Когда скифы несли его на носилках в тюрьму, а друзья провожали его, Перикл сказал ему:
— Не надо было говорить, что ты хочешь умереть — этим ты только обозлил судей. Да и нас очень опечалил: тебе ещё жить и жить, а ты так говоришь. Рано тебе ещё умирать.
— Когда бы у человека было несколько смертей, — лёжа на носилках, ответил Анаксагор, — тогда можно было бы сказать: «Вот это ранняя смерть, а вот эта поздняя». Но смерть — одна; стало быть, не бывает смерти ни ранней, ни поздней. Когда ни умрёшь — спуск в Аид всегда одинаков.

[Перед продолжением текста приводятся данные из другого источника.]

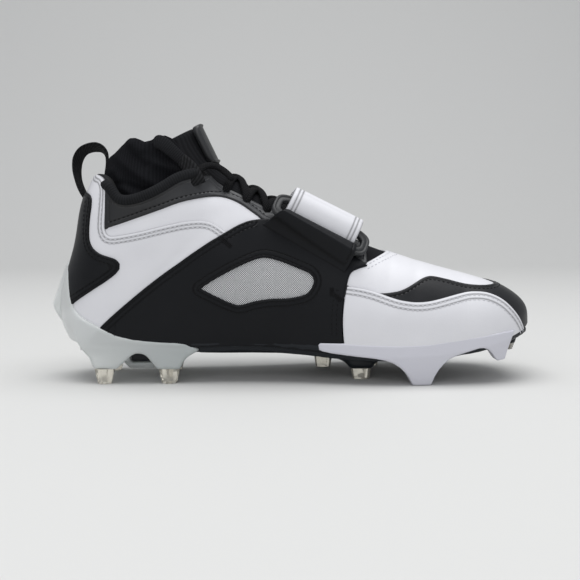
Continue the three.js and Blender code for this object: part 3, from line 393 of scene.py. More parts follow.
def inside_distance(points, outline):
    """Distance in mm from side view points to a closed outline, above 0 inside, and its direction."""
    a, b = outline, np.roll(outline, -1, axis=0)
    edge = b - a
    best = np.full(len(points), np.inf)
    towards = np.zeros_like(points)
    inside = np.zeros(len(points), bool)
    for start, end, line in zip(a, b, edge):
        t = np.clip(((points - start) @ line) / max(line @ line, 1e-9), 0, 1)
        off = points - (start + t[:, None] * line)
        far = np.hypot(off[:, 0], off[:, 1])
        closer = far < best
        best[closer], towards[closer] = far[closer], off[closer]
        crosses = (start[1] > points[:, 1]) != (end[1] > points[:, 1])
        at = start[0] + (points[:, 1] - start[1]) * line[0] / (line[1] if line[1] else 1e-9)
        inside ^= crosses & (points[:, 0] < at)
    return np.where(inside, best, -best), towards / np.maximum(best, 1e-9)[:, None]


def split(places, triangles, values, level):
    """Cuts triangles where values pass the level, so that none of them lies across it."""
    values = np.where(np.abs(values - level) < 1e-5, level + 1e-5, values)
    above = values[triangles] > level
    count = above.sum(1)
    whole = triangles[(count == 0) | (count == 3)]
    mixed, flags = triangles[(count == 1) | (count == 2)], above[(count == 1) | (count == 2)]
    if not len(mixed):
        return places, triangles, values
    lone = np.where((flags.sum(1) == 1)[:, None], flags, ~flags).argmax(1)
    rows = np.arange(len(mixed))
    a, b, c = (mixed[rows, (lone + k) % 3] for k in range(3))
    pairs = np.sort(np.vstack([np.stack([a, b], 1), np.stack([a, c], 1)]), axis=1)
    unique, back = np.unique(pairs, axis=0, return_inverse=True)
    back = back.reshape(-1)
    low, high = values[unique[:, 0]], values[unique[:, 1]]
    t = ((level - low) / (high - low))[:, None]
    fresh = places[unique[:, 0]] * (1 - t) + places[unique[:, 1]] * t
    ab, ac = back[:len(mixed)] + len(places), back[len(mixed):] + len(places)
    triangles = np.vstack([
        whole, np.stack([a, ab, ac], 1), np.stack([ab, b, c], 1), np.stack([ab, c, ac], 1),
    ])
    return np.vstack([places, fresh]), triangles, np.append(values, np.full(len(fresh), level))


# Distances in mm from a panel's outline at which its triangles are cut, to round its rim.
EDGE_LEVELS = (-0.2, 0.0, 0.35, 0.9)


def skin_relief(side, x, z):
    """Soft rises and hollows in mm of the worn leather, from bells placed in the side view."""
    height = np.zeros_like(x)
    for at_side, mx, mz, length, width, turn, rise in SKIN_FORMS:
        c, s = math.cos(math.radians(turn)), math.sin(math.radians(turn))
        along, over = (x - mx) * c + (z - mz) * s, (z - mz) * c - (x - mx) * s
        bell = np.exp(-((along / length) ** 2) - (over / width) ** 2)
        height = height + np.where((at_side == 0) | (side == at_side), rise * bell, 0.0)
    return height


# side (0 is both), x, z, half length, half width, turn in degrees, rise, in mm
SKIN_FORMS = [
    (0, 50, 88, 26, 9, 20, 0.9),
    (0, 92, 108, 24, 6, 8, 0.7),
    (0, 60, 66, 30, 3.2, 45, -0.5),
    (0, 222, 44, 40, 9, 0, 0.8),
    (0, 200, 66, 3.0, 16, -12, -0.35),
    (0, 216, 62, 3.5, 18, -16, -0.3),
    (0, 150, 40, 4.0, 14, 8, -0.35),
    (0, 118, 44, 6.0, 16, -10, 0.35),
    (0, 265, 52, 14, 9, -10, 0.5),
    (0, 296, 40, 22, 40, 0, -3.0),
    (0, 0, 22, 12, 10, 0, -6.0),
    (0, 2, 86, 15, 24, 0, -4.2),
]


def skin_points(places, offset):
    """Frame points of (side, u, angle) rows: the last plus its relief, moved out by an offset."""
    side, u, angle = places.T
    base = last_point(side, u, angle)
    out = last_normal(side, u, angle)
    both = (np.asarray(offset) + skin_relief(side, base[:, 0], base[:, 2]))[:, None]
    return to_frame(base + out * both)


def skin_grid(side, spacing):
    """Rows of (side, u, angle) over one side of the last, and their triangles. Up a rib the angle is
    90 * t**k / (t**k + (1 - t)**k) with k half the rib's fullness, which spaces its points evenly."""
    arcs = [(0, 52), (1, TOE_PIVOT - HEEL_PIVOT), (2, 76)]
    u = np.concatenate([np.arange(n := int(length / spacing)) / n + first for first, length in arcs])
    u = np.append(u, 3.0)
    full = section(FULLNESS, HEEL_PIVOT + (TOE_PIVOT - HEEL_PIVOT) * np.clip(u - 1, 0, 1))
    full = full + (TOE_TIP_FULLNESS - full) * np.clip(u - 2, 0, 1)
    t = np.linspace(0, 1, int(125 / spacing))[:, None]
    k = full / 2
    angle = 90 * t**k / (t**k + (1 - t) ** k)
    u = np.broadcast_to(u, angle.shape)
    quads = grid_faces(*angle.shape)
    if side > 0:
        quads = quads[:, ::-1]
    triangles = np.vstack([quads[:, [0, 1, 2]], quads[:, [0, 2, 3]]])
    return np.stack([np.full(u.size, float(side)), u.ravel(), angle.ravel()], 1), triangles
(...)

Он был нездоров, и Коллегия Одиннадцати, ведавшая тюрьмами и казнями, отложила его казнь до выздоровления, чтобы не получилось так, будто он умер от болезни, а не от яда.
Перикл приставил к нему Гиппократа, чтобы тот лечил его по всем правилам, но не торопился объявлять, что Анаксагор поправился и здоров.
Пока Анаксагор находился в тюрьме и был болен, в Афины пришла весть, что оба его сына погибли в схватке с пиратами, что их корабль затонул у берегов Эгины. Гиппократу поручили сказать об этом Анаксагору и поддержать его всеми возможными способами, если весть о смерти сыновей сразит его. Анаксагор, узнав о гибели сыновей, заплакал и сказал, отказавшись от лекарства, которое тут же предложил ему для поддержания сил Гиппократ:
— Я знал, что мои сыновья родились смертными, что природа давно уже вынесла им свой смертный приговор. И мне тоже.
Тела сыновей Анаксагора были выловлены в море и доставлены в Афины для похорон. Философа по этому случаю выпустили из тюрьмы, чтобы он мог похоронить их.
Члену Коллегии Одиннадцати, которому было поручено находиться постоянно рядом с Анаксагором, когда он выйдет из тюрьмы, мудрец сказал:
— Если меня отпустили на похороны сыновей, которые лишь часть меня, то, может быть, меня отпустят на собственные похороны? Ведь я не часть себя, а всё, что называется Анаксагором.
— Когда же твои похороны? — спросил член Коллегии.
— Да вот как похороню сыновей, так и покончу с собой, чтобы тебе долго не ходить следом за мной.
Слышавший этот разговор Гиппократ тотчас сообщил о нём Аспасии, а та — Периклу.
— Вот случай спасти Анаксагора, — сказала Аспасия Периклу, — пусть Гиппократ даст ему такое снотворное снадобье, чтобы погрузившийся в сон узник стал похожим на мертвеца. И пусть Анаксагор перед принятием яда — а это будет не яд, а снотворное снадобье Гиппократа — завещает похоронить своё тело на родине, в Клазоменах. Или в каком-нибудь другом городе, чтобы его можно было тотчас увезти из Афин.
Коллегия Одиннадцати не позволила философу покончить с собой. Сразу же после того, как его сыновья были погребены на кладбище в Керамике, Анаксагора возвратили в тюрьму и, видя, что он уже здоров, — мудрец собственными руками засыпал могилу землёй, — назначили ему время казни — нынче же после захода солнца.
Вечером к нему в тюрьму пустили его друзей — на прощальный пир. Пришли Перикл, Сократ, Гиппократ, Фидий, Протагор и Геродот. Софокл был болен и не смог прийти, Продик уплыл в Фурии для составления тамошних законов — по просьбе Перикла. Полигнот от посещения тюрьмы отказался, сказав, что пировать в тюрьме — дурная примета: кто пирует в тюрьме, тот вскоре сам туда попадёт; а проститься с Анаксагором он придёт на кладбище.